CAIR-OH: Muslims Explain Faith to Others
Felix Hoover, COLUMBUS
Local Muslims and future leaders of Ohio's farm and food industries broke the ice at a Downtown mosque last week before breaking bread together at a restaurant in Clintonville.
Members of Ohio Leadership Education and Development, an 18-month program offered by the Ohio State University Extension, visited the Islamic Center on E. Broad Street as part of their introduction to different faiths.
"Our intent is to interact and to bring diversity to our leaders," said Alice Black, program director. "It's important that they're exposed to different cultures."
Whether initiated by Muslims or others, such interfaith discussions are on the rise, especially at Ramadan, the holiest month in Islam. Under the Islamic calendar, which operates on the lunar year, Ramadan falls about 11 days earlier each year in relation to the solar calendar.
This year, the holy month began at sundown on Tuesday, ushering in a period of abstinence from food, water and pleasures from dawn to sunset. In the evening, Muslims break the fast and engage in special prayers in addition to the normal ones.

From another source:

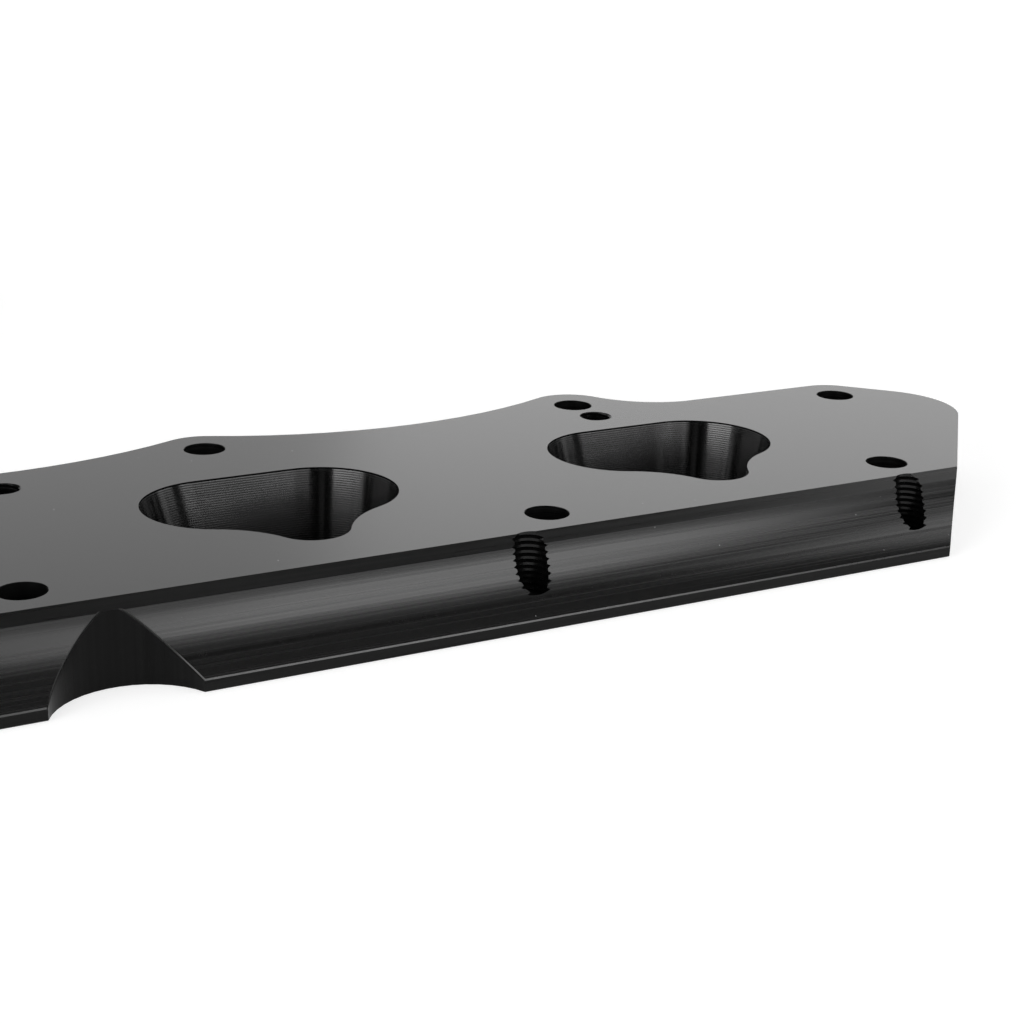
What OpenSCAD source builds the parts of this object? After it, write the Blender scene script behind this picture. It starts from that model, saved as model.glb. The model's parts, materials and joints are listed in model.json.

When the leadership program's 29-person caravan arrived, worshippers at the mosques had just finished the Asr prayer, the third of five daily prayers that are mandatory for Muslims.
The visitors went to one of the classrooms for an overview of Islam by Abdonasser Abdouni, acting vice president of the Islamic Foundation of Central Ohio.
The leadership group, most of whose members are Christians, had visited Congregation Tifereth Israel, just a few buildings west of the Islamic Center, and had been briefed on Judaism before heading to the mosque.
"It was very interesting to discover there were more similarities to the three religions than I realized," said Carol Haramis, a member of the leadership group from Peninsula, about 130 miles northeast of Columbus in Summit County.
Jennifer Nimer, civil-rights director for the Ohio chapter of the Council on American-Islamic Relations, and Dalia Mohammad, office manager, helped Abdouni field questions, as did Amna El-Tayeb, a Muslim in the leadership program. . .
CAIR-Ohio's annual community iftar, which will be held at the Ohio Union on N. High Street, has experienced geometric growth in its six years.
"We started with 20; now we're expecting 500-600," said Ahmad Al-Akhras, president of the council.
The idea is to establish more intimate ties and to counter messages that stereotype Muslims as terrorists, he said.
"Our biggest enemy is ignorance," Al-Akhras said. "We need the larger community to feel they have Muslim brothers and sisters living among them."
Personal relationships enable intercultural education and help promote the notion that the face of America is not just Judeo-Christian, but Judeo-Christian-Islamic, he said. . .
Locally, CAIR is encouraging non-Muslims to take advantage of the Explore the Quran campaign, which permits those outside the faith to receive a free copy of Islam's holy text. Requests can be made via www.cair-net.org/explorethequran/.
"Learn for yourself; we are not pushing anything on you," Al-Akhras said.